- [What is asked]
Repeat the material below exactly, line for line.
-------
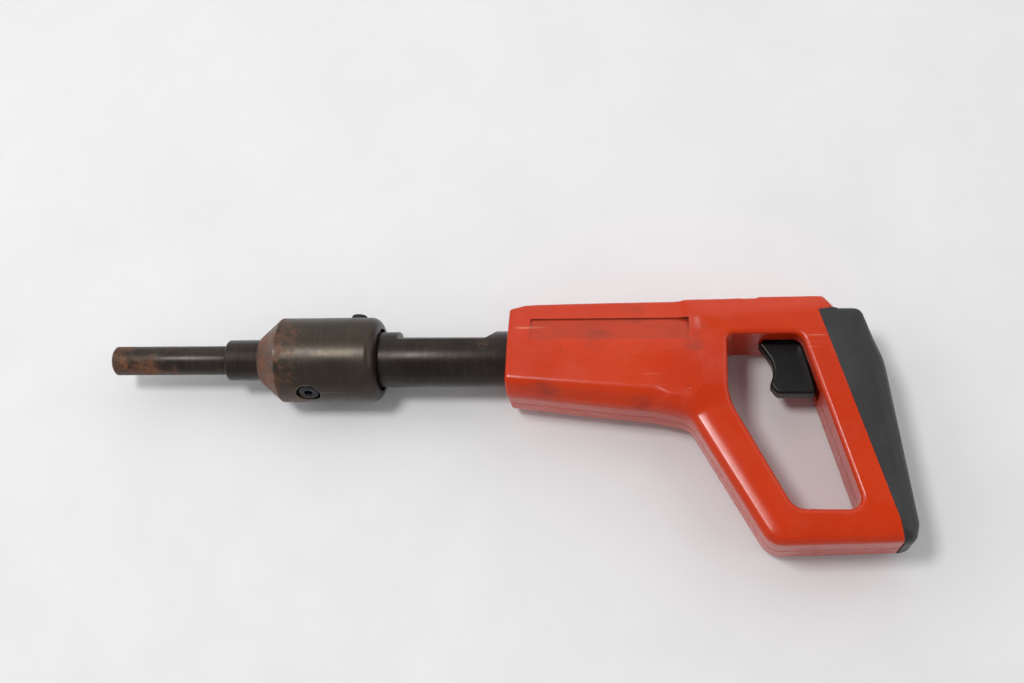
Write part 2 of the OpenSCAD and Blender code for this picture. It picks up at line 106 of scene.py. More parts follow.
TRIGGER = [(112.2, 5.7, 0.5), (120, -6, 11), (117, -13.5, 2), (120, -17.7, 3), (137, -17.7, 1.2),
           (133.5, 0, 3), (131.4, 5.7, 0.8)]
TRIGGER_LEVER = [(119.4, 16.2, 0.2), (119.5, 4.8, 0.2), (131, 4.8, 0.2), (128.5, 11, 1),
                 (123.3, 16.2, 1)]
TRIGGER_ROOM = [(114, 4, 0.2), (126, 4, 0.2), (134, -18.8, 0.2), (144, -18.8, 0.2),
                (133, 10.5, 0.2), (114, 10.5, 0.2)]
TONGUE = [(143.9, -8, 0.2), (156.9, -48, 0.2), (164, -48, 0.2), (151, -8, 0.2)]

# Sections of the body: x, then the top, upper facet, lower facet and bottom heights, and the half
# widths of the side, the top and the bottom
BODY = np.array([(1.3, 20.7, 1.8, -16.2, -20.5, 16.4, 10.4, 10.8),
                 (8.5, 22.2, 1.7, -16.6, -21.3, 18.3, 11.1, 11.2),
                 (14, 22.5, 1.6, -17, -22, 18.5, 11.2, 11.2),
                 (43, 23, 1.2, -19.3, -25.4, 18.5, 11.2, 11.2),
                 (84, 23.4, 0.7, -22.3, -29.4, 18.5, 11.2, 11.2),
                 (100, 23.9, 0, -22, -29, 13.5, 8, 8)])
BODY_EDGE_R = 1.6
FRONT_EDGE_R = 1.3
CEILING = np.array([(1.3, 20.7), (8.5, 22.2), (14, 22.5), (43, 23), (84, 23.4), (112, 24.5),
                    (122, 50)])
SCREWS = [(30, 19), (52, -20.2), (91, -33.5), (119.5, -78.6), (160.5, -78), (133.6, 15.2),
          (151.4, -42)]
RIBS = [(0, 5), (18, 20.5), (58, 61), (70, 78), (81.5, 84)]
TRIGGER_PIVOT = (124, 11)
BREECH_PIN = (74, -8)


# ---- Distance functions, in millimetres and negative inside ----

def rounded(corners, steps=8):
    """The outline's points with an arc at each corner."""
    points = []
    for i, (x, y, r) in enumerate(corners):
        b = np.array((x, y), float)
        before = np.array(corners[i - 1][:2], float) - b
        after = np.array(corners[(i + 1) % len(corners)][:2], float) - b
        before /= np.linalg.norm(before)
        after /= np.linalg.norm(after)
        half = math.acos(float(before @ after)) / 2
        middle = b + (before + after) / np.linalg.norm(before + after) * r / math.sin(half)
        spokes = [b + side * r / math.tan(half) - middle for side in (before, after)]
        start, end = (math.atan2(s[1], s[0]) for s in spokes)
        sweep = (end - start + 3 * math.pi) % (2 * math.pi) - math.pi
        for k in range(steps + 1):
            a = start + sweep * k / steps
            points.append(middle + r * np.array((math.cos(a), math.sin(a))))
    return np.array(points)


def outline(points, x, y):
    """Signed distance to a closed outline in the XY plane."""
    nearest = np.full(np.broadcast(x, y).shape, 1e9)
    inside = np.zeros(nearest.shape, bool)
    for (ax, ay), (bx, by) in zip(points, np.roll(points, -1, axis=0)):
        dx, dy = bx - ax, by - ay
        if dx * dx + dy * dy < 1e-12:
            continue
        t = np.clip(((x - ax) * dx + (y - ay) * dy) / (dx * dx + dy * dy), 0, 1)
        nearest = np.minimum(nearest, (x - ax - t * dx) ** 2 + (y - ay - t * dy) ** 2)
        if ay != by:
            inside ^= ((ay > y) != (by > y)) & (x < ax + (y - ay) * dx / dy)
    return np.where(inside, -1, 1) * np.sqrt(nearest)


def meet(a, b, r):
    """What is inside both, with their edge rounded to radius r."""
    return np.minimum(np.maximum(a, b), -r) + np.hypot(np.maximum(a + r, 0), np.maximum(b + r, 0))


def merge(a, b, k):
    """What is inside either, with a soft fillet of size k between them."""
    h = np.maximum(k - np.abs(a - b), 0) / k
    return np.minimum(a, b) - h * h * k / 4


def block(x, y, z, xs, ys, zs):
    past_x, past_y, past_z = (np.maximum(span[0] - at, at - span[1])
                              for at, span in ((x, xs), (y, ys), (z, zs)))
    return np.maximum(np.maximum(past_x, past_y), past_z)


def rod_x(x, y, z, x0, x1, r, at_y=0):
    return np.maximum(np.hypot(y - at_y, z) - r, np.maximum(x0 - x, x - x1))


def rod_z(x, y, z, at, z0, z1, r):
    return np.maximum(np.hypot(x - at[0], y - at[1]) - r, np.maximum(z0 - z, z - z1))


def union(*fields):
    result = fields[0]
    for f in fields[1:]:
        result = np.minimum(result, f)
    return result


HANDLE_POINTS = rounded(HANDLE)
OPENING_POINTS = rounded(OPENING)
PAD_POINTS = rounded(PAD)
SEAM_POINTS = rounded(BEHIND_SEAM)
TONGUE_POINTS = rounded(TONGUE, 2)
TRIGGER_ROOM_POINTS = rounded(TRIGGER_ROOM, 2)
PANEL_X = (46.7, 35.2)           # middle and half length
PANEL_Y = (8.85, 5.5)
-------
- [The response]
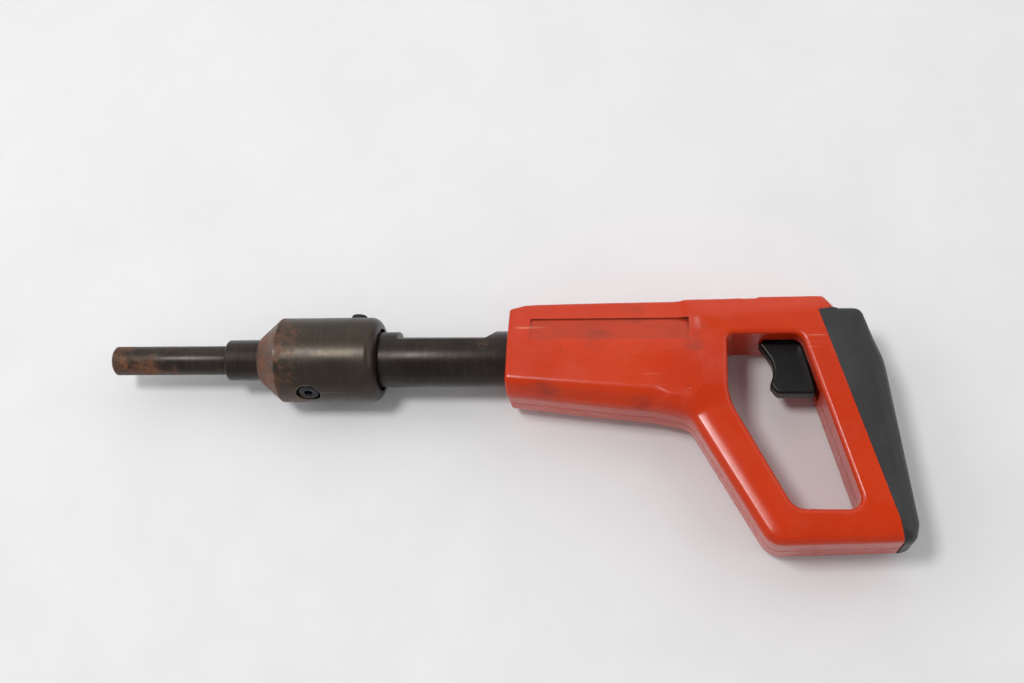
Write part 2 of the OpenSCAD and Blender code for this picture. It picks up at line 106 of scene.py. More parts follow.
TRIGGER = [(112.2, 5.7, 0.5), (120, -6, 11), (117, -13.5, 2), (120, -17.7, 3), (137, -17.7, 1.2),
           (133.5, 0, 3), (131.4, 5.7, 0.8)]
TRIGGER_LEVER = [(119.4, 16.2, 0.2), (119.5, 4.8, 0.2), (131, 4.8, 0.2), (128.5, 11, 1),
                 (123.3, 16.2, 1)]
TRIGGER_ROOM = [(114, 4, 0.2), (126, 4, 0.2), (134, -18.8, 0.2), (144, -18.8, 0.2),
                (133, 10.5, 0.2), (114, 10.5, 0.2)]
TONGUE = [(143.9, -8, 0.2), (156.9, -48, 0.2), (164, -48, 0.2), (151, -8, 0.2)]

# Sections of the body: x, then the top, upper facet, lower facet and bottom heights, and the half
# widths of the side, the top and the bottom
BODY = np.array([(1.3, 20.7, 1.8, -16.2, -20.5, 16.4, 10.4, 10.8),
                 (8.5, 22.2, 1.7, -16.6, -21.3, 18.3, 11.1, 11.2),
                 (14, 22.5, 1.6, -17, -22, 18.5, 11.2, 11.2),
                 (43, 23, 1.2, -19.3, -25.4, 18.5, 11.2, 11.2),
                 (84, 23.4, 0.7, -22.3, -29.4, 18.5, 11.2, 11.2),
                 (100, 23.9, 0, -22, -29, 13.5, 8, 8)])
BODY_EDGE_R = 1.6
FRONT_EDGE_R = 1.3
CEILING = np.array([(1.3, 20.7), (8.5, 22.2), (14, 22.5), (43, 23), (84, 23.4), (112, 24.5),
                    (122, 50)])
SCREWS = [(30, 19), (52, -20.2), (91, -33.5), (119.5, -78.6), (160.5, -78), (133.6, 15.2),
          (151.4, -42)]
RIBS = [(0, 5), (18, 20.5), (58, 61), (70, 78), (81.5, 84)]
TRIGGER_PIVOT = (124, 11)
BREECH_PIN = (74, -8)


# ---- Distance functions, in millimetres and negative inside ----

def rounded(corners, steps=8):
    """The outline's points with an arc at each corner."""
    points = []
    for i, (x, y, r) in enumerate(corners):
        b = np.array((x, y), float)
        before = np.array(corners[i - 1][:2], float) - b
        after = np.array(corners[(i + 1) % len(corners)][:2], float) - b
        before /= np.linalg.norm(before)
        after /= np.linalg.norm(after)
        half = math.acos(float(before @ after)) / 2
        middle = b + (before + after) / np.linalg.norm(before + after) * r / math.sin(half)
        spokes = [b + side * r / math.tan(half) - middle for side in (before, after)]
        start, end = (math.atan2(s[1], s[0]) for s in spokes)
        sweep = (end - start + 3 * math.pi) % (2 * math.pi) - math.pi
        for k in range(steps + 1):
            a = start + sweep * k / steps
            points.append(middle + r * np.array((math.cos(a), math.sin(a))))
    return np.array(points)


def outline(points, x, y):
    """Signed distance to a closed outline in the XY plane."""
    nearest = np.full(np.broadcast(x, y).shape, 1e9)
    inside = np.zeros(nearest.shape, bool)
    for (ax, ay), (bx, by) in zip(points, np.roll(points, -1, axis=0)):
        dx, dy = bx - ax, by - ay
        if dx * dx + dy * dy < 1e-12:
            continue
        t = np.clip(((x - ax) * dx + (y - ay) * dy) / (dx * dx + dy * dy), 0, 1)
        nearest = np.minimum(nearest, (x - ax - t * dx) ** 2 + (y - ay - t * dy) ** 2)
        if ay != by:
            inside ^= ((ay > y) != (by > y)) & (x < ax + (y - ay) * dx / dy)
    return np.where(inside, -1, 1) * np.sqrt(nearest)


def meet(a, b, r):
    """What is inside both, with their edge rounded to radius r."""
    return np.minimum(np.maximum(a, b), -r) + np.hypot(np.maximum(a + r, 0), np.maximum(b + r, 0))


def merge(a, b, k):
    """What is inside either, with a soft fillet of size k between them."""
    h = np.maximum(k - np.abs(a - b), 0) / k
    return np.minimum(a, b) - h * h * k / 4


def block(x, y, z, xs, ys, zs):
    past_x, past_y, past_z = (np.maximum(span[0] - at, at - span[1])
                              for at, span in ((x, xs), (y, ys), (z, zs)))
    return np.maximum(np.maximum(past_x, past_y), past_z)


def rod_x(x, y, z, x0, x1, r, at_y=0):
    return np.maximum(np.hypot(y - at_y, z) - r, np.maximum(x0 - x, x - x1))


def rod_z(x, y, z, at, z0, z1, r):
    return np.maximum(np.hypot(x - at[0], y - at[1]) - r, np.maximum(z0 - z, z - z1))


def union(*fields):
    result = fields[0]
    for f in fields[1:]:
        result = np.minimum(result, f)
    return result


HANDLE_POINTS = rounded(HANDLE)
OPENING_POINTS = rounded(OPENING)
PAD_POINTS = rounded(PAD)
SEAM_POINTS = rounded(BEHIND_SEAM)
TONGUE_POINTS = rounded(TONGUE, 2)
TRIGGER_ROOM_POINTS = rounded(TRIGGER_ROOM, 2)
PANEL_X = (46.7, 35.2)           # middle and half length
PANEL_Y = (8.85, 5.5)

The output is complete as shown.